Congress extended the 2008 farm bill on Jan. 1 through Sept. 30, 2013. The uncertainty created by this extension is due to the fact that 37 programs in the original 2008 farm bill did not have a “budget base line” to carry forward after Sept. 30, 2012. The extension does include commodity programs for the 2013 crop year, (direct payments, ACRE, the Milk Income Loss Contract (MILC) and the traditional dairy support program).
USDA Farm Service Agency officials must now decide how to handle the Average Crop Revenue Election (ACRE) program for the 2013 crop. ACRE was supposed to end Sept. 30, 2012, under a one-time enrollment decision. One question is whether the one-time enrollment decision applies to the 2013 crop. To date, ACRE has been a cost saving measure by reducing direct payments 20 percent on approximately 36 million acres, primarily in corn, soybean and wheat producing areas. This translates into savings of $3 to $5 an acre or $140 million to $150 million per year over the past three years.
Direct payments to producers will continue for 2013 crops at a cost of approximately $4.9 billion. This conflicts with the Senate passed farm bill and the House Agriculture Committee passed bill, which both eliminated direct payments. Both the Senate and House bills contained reductions in the Supplemental Nutrition Assistance Program (SNAP). Speaker Boehner was unable to garner enough votes in the House to support reductions in food stamps.

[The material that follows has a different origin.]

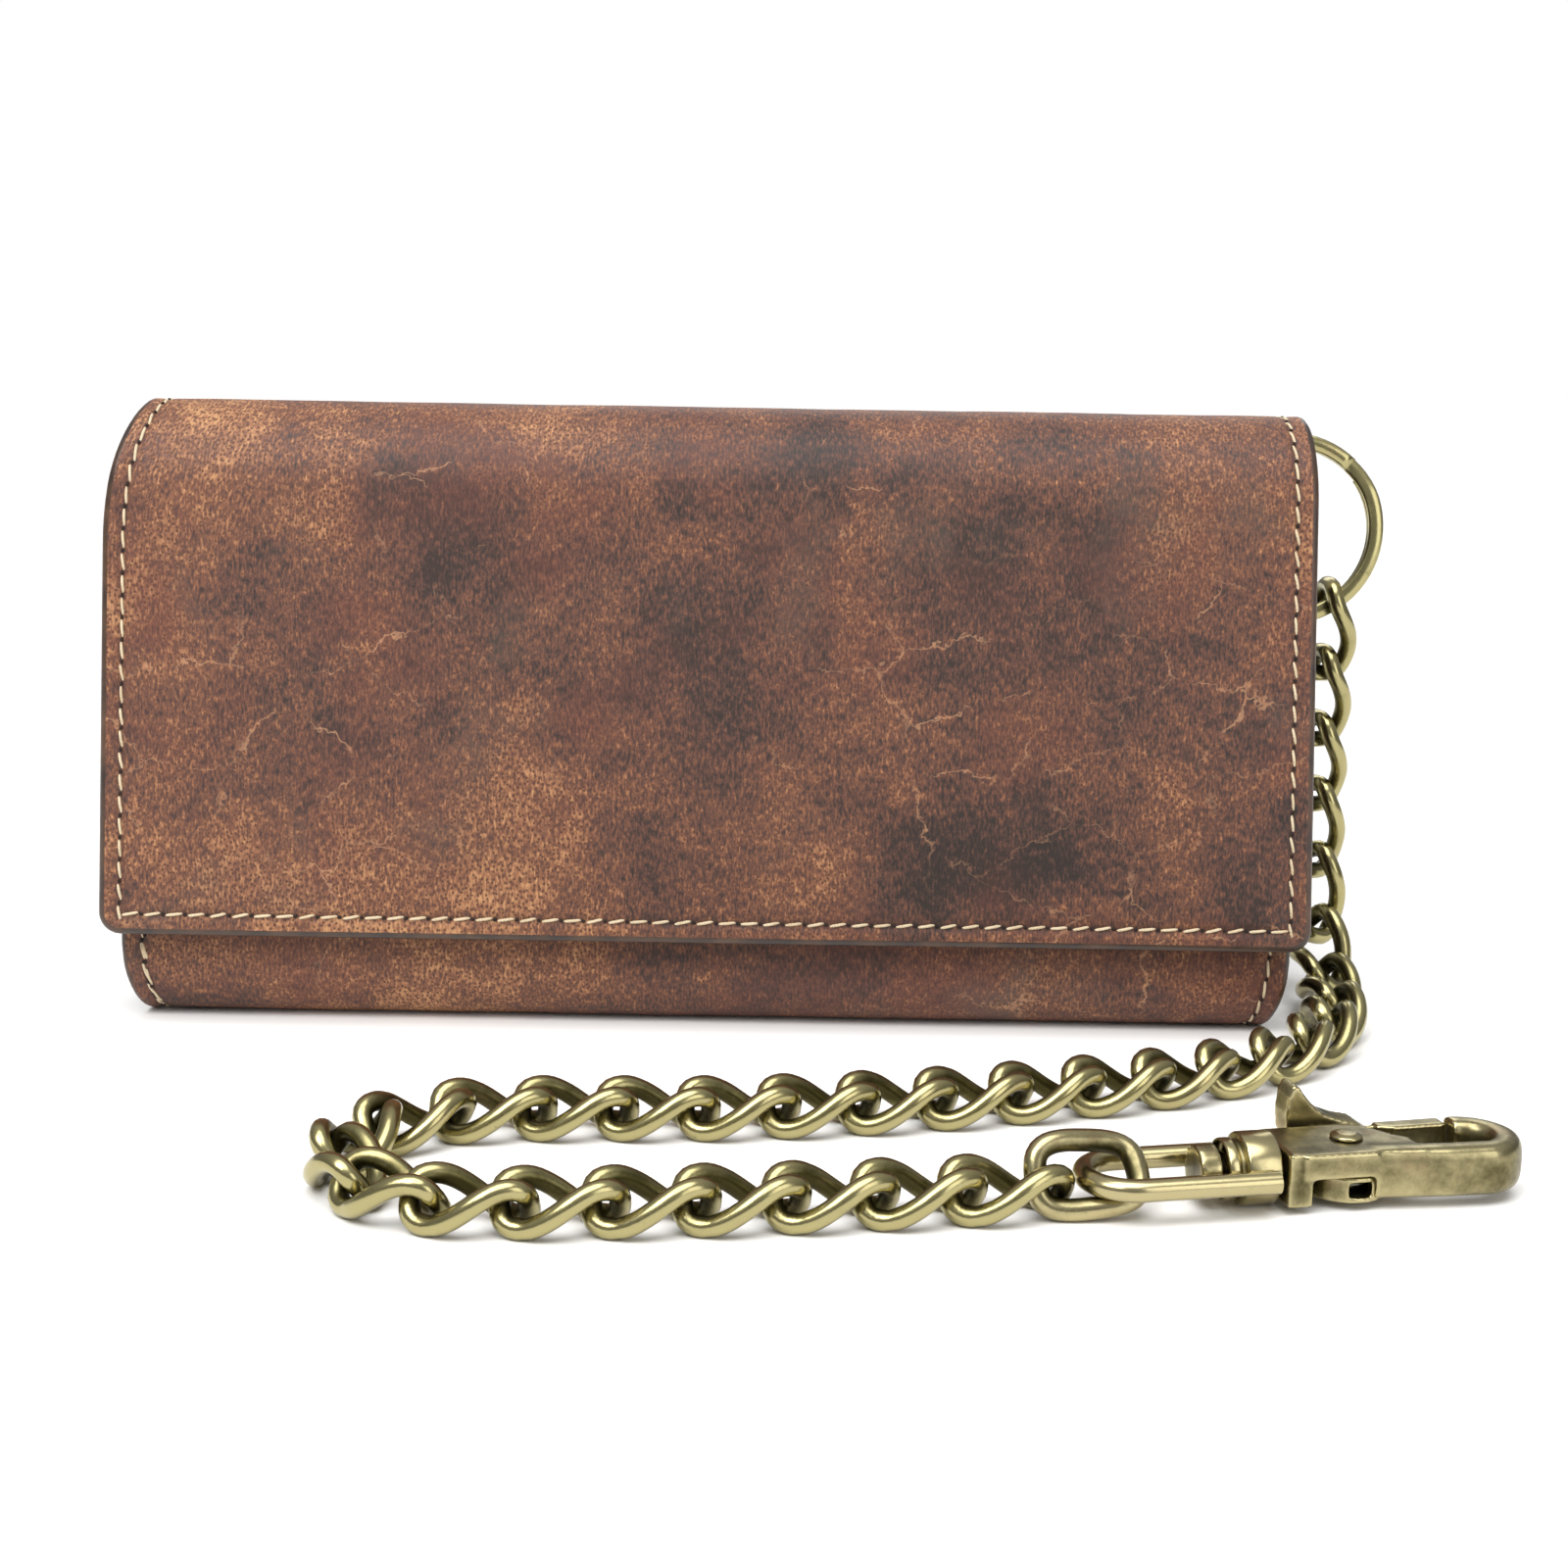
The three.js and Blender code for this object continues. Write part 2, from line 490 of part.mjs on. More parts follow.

The Conservation Reserve Program is maintained at the same level of 32 million acres. The Grassland Reserve Program and Wetlands Reserve Program were reauthorized as well and will be able to continue to enroll acres under remaining 2008 farm bill authorizations.
Senate Ag Committee Chairman Debbie Stabenow will be working with Sen. Thad Cochran (R-Miss.), the new ranking member on the Senate Agriculture Committee. It is not clear when a markup will be scheduled in the Senate. The Congressional Budget Office (CBO) will release a new baseline for the Farm Bill later in March. Many members of the Senate and House Ag Committees are concerned this will reduce the amount of money available for the farm programs. Stabenow anticipates this CBO new budget baseline will reduce spending on nutrition programs and increase the budgetary authority for crop insurance.
Sen. Cochran will be replacing Sen. Pat Roberts (R-Kan.) on the Senate Ag Committee. This will provide for more influence for southern senators who were upset over proposed changes in the 2012 farm bill legislation. The Senate-passed bill last year was unacceptable to rice and peanut growers.
The funding for crop insurance has remained the same since it is separate legislation. Ultimately, the risk management provided by the farm bill extension and crop insurance will provide for short-term stability as producers plan for their 2013 crops. It is critically important that we continue to present our priorities as members of ASFMRA to influence the outcome of negotiations on a new farm bill.